If you’re scrambling to get a last-minute gift, take a look at “The Art of Coco,” another of those books that chronicle the evolution of an animated film.
In this volume, the film’s directors provide a brief overview of what they did, then cede the ground to sketches, photographs and quick-hit explanations from a variety of people.
The book (which isn’t credited to any author) is less detailed than others, but it has plenty of visuals to admire.
Early on, Zaruhi Galstyan offers a digital picture of Miguel’s family. It looks like a Mary Blair painting but no one makes the connection. Similarly, there are views of Mama Coco that resemble several characters in “Pocahontas,” but there’s not the hat tip there, either.
Because Disney and Pixar are big on authenticity, “Coco” involved a number of Mexican-American artists who made sure clothes, customs and landmarks were correct.
Details of the Rivera family shoe shop are fairly intense. You can see exactly where each piece of the shoe-making process emerges. The Land of the Dead (where Miguel goes to find his idol) bubbles with specifics, too. Icons reflect the colors and art you might find in Mexico; animals look very similar to ones carved in wood and sold on the streets. Pepita, for example, has markings that are immediately recognizable. The los alebrijes boast bright colors and appear to answer questions tourists have been asking for years.
When Miguel goes undercover in the Land of the Dead, character art director Daniel Arriaga took photos of a boy (presumably his son) in Jack Skellington-like makeup. It’s easy to see him in Miguel and how the simple guise works. Miguel, in fact, is one of the most believable kid characters in a Disney film, thanks largely to the great voice work by Anthony Gonzalez. He doesn’t get credit in the book but he’s an important part of the film’s success. You could say his contribution is art, too.

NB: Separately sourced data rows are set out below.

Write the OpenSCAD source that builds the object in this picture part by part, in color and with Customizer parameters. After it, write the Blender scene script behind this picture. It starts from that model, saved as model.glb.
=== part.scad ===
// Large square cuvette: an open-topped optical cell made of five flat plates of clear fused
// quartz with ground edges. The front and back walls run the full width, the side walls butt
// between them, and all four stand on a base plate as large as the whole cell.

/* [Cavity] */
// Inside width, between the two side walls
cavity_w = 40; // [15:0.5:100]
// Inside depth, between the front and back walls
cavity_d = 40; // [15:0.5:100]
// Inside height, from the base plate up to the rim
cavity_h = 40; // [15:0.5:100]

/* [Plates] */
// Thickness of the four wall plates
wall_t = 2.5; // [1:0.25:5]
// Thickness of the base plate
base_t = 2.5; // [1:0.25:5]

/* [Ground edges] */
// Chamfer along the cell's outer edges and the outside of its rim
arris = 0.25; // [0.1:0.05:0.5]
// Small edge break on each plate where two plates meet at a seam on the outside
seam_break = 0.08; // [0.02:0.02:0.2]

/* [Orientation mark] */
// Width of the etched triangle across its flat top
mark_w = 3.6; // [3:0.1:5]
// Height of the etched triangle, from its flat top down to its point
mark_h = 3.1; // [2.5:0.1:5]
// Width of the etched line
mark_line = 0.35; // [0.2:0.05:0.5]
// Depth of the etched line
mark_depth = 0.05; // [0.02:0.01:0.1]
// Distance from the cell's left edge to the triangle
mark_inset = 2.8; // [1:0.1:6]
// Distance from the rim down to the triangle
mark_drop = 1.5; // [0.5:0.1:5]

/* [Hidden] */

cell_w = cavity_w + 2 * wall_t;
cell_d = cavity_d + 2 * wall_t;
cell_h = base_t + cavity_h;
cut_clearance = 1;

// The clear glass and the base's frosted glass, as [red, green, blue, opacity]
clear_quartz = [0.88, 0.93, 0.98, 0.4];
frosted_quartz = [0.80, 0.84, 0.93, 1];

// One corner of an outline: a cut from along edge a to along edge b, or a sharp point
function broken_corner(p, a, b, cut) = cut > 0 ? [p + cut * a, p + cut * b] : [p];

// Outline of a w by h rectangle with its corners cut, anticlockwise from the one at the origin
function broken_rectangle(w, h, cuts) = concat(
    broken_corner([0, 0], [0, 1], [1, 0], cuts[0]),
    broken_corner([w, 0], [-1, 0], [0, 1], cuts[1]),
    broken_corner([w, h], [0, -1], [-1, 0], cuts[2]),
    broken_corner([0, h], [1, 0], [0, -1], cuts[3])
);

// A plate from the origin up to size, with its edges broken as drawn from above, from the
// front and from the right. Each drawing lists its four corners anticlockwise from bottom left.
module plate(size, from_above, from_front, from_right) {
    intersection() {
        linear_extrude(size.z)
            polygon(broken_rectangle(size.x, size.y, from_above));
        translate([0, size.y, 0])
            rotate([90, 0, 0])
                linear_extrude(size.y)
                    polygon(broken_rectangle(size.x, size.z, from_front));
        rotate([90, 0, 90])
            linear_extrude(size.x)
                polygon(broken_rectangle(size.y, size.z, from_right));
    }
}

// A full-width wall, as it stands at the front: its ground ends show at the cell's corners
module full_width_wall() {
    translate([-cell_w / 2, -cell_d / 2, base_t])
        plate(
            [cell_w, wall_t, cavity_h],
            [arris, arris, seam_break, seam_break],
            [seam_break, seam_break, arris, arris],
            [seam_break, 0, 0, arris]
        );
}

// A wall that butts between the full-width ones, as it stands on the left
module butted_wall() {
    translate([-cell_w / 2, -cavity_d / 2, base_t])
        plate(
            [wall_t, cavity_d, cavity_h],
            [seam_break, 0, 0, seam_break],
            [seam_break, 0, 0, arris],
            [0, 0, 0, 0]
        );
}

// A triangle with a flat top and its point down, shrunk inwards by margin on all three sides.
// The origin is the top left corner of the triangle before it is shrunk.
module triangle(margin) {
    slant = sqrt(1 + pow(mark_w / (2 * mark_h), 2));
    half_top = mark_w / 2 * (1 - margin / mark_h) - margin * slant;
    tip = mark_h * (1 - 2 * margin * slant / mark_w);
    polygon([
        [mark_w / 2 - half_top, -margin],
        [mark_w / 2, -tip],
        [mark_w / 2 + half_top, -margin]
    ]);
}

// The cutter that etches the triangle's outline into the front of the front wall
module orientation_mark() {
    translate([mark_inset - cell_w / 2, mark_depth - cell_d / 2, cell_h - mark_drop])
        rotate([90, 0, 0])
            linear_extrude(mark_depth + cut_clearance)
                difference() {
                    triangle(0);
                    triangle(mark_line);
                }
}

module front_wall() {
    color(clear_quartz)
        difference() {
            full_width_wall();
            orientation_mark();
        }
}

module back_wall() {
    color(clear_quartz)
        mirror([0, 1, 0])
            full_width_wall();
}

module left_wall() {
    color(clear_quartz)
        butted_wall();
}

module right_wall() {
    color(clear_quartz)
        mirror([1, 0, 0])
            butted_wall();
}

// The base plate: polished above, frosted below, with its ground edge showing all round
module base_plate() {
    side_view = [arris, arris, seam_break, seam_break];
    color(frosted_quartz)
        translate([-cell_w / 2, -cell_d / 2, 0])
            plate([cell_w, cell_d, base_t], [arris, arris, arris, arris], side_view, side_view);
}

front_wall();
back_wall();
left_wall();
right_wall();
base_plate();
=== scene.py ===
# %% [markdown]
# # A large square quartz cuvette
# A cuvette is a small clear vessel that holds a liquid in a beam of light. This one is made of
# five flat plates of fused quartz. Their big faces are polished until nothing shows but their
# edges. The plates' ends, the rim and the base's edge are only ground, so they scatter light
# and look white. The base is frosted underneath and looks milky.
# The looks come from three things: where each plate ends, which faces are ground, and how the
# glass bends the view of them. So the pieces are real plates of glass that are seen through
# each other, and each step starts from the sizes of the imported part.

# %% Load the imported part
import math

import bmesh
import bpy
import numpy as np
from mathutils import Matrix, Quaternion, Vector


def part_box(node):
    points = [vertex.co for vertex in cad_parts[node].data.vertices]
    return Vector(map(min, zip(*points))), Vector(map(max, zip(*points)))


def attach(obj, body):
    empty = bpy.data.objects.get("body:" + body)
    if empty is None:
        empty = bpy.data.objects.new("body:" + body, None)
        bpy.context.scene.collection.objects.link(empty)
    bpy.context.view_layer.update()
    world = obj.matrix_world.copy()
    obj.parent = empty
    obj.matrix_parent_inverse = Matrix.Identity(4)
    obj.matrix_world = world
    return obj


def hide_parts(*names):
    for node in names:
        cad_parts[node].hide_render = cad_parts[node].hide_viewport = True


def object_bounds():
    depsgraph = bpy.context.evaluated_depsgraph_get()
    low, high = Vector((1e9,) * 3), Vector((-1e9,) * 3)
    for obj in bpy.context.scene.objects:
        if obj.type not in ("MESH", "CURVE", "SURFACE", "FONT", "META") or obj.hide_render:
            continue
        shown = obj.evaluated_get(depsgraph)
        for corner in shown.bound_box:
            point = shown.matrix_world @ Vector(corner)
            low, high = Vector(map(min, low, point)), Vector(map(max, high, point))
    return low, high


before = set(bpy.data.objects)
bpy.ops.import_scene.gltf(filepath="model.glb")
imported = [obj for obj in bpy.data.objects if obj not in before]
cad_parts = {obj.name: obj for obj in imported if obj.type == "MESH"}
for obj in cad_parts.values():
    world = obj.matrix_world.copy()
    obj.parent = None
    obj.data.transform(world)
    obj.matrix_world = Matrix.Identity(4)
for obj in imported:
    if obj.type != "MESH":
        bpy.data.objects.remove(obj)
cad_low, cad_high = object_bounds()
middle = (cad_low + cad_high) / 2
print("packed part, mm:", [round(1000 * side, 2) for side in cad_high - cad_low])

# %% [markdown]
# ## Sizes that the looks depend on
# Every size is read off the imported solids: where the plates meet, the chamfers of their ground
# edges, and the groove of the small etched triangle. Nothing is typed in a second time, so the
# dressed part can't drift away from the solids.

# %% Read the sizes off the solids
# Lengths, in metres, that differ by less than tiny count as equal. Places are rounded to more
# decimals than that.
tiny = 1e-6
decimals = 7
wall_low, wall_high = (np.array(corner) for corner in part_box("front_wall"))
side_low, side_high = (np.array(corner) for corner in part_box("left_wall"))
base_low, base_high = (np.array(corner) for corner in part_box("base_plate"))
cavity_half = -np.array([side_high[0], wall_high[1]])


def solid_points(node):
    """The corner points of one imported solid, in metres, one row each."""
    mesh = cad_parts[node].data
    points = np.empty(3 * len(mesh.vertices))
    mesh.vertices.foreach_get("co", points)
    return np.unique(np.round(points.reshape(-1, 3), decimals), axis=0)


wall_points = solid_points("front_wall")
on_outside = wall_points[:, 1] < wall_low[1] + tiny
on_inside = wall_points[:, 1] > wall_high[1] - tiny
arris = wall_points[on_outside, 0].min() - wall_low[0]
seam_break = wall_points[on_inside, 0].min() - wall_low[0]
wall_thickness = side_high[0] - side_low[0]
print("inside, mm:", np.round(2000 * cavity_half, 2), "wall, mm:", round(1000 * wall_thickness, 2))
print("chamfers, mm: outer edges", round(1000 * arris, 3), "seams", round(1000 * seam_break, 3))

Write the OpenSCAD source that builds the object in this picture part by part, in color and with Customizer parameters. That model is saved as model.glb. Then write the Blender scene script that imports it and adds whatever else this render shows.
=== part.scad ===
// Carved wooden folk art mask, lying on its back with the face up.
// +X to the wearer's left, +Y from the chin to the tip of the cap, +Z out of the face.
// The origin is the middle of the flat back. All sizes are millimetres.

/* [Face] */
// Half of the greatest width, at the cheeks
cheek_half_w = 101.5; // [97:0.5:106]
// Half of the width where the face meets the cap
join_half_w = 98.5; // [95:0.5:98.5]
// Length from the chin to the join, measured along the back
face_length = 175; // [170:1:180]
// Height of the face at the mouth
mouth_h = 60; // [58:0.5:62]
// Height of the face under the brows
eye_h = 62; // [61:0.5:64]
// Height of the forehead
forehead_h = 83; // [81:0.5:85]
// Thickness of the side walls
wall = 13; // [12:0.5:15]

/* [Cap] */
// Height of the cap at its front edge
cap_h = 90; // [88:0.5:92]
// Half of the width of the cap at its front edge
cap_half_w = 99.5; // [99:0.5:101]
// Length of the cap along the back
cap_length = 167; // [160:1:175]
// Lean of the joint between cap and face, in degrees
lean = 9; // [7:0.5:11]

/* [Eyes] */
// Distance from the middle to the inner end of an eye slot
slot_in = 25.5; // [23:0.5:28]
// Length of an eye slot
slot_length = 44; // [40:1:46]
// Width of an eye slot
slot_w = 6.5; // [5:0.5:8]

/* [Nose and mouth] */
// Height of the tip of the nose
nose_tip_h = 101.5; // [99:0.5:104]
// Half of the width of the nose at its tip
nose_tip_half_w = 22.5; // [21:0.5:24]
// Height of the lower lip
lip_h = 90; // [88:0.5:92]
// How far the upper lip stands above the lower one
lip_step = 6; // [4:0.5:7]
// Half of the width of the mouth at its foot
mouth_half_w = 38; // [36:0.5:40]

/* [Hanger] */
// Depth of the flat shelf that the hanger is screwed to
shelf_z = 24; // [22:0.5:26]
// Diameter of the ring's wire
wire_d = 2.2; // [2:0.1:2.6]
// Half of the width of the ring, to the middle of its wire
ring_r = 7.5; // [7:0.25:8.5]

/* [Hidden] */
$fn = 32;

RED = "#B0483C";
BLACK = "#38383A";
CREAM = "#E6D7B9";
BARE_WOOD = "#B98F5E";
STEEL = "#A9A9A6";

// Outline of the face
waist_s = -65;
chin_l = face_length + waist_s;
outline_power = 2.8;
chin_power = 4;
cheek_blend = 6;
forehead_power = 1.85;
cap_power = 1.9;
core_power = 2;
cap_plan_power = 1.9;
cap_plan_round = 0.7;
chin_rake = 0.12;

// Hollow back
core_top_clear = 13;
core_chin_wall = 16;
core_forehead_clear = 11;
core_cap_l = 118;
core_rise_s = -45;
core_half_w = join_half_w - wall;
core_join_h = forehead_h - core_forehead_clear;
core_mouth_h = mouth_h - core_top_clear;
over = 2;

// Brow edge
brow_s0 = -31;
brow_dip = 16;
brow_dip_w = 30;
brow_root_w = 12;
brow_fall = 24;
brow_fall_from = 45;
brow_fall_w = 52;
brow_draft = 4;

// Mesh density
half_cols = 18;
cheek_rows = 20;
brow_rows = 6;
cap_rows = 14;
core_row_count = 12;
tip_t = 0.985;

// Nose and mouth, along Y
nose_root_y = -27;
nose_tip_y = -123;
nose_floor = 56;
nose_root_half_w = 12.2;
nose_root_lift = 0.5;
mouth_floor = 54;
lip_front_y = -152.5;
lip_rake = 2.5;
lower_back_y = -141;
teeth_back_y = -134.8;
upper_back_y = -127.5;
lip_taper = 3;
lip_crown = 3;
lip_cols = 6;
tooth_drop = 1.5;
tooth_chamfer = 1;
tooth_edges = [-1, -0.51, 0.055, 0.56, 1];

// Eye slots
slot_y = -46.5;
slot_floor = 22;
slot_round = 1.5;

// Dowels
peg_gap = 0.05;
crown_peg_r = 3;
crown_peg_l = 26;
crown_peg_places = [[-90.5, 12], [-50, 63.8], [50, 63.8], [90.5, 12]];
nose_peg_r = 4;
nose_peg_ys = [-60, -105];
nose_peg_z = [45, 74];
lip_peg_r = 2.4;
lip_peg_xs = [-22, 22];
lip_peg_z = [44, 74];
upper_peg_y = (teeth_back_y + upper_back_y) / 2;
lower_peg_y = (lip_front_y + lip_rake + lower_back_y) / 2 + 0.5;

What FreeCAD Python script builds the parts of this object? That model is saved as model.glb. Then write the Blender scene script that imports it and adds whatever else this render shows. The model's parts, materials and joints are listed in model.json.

Fans of the movie could be inspired to use the artists’ preliminary sketches as a jumping off point for their own artistic endeavors. One look at the Dead Riveras and you feel like you have to grab a pencil and start creating your own skeletal family tree.
Because these books are such an important part of preserving a film’s artistic sensibility, it would be great if they all had more text, detailing more of the process. The sketches, paintings and photographs are incredible.
But sometimes they make you want to continue the journey and discover more about the people who made them come together.
“The Art of Coco” is published by Chronicle Books.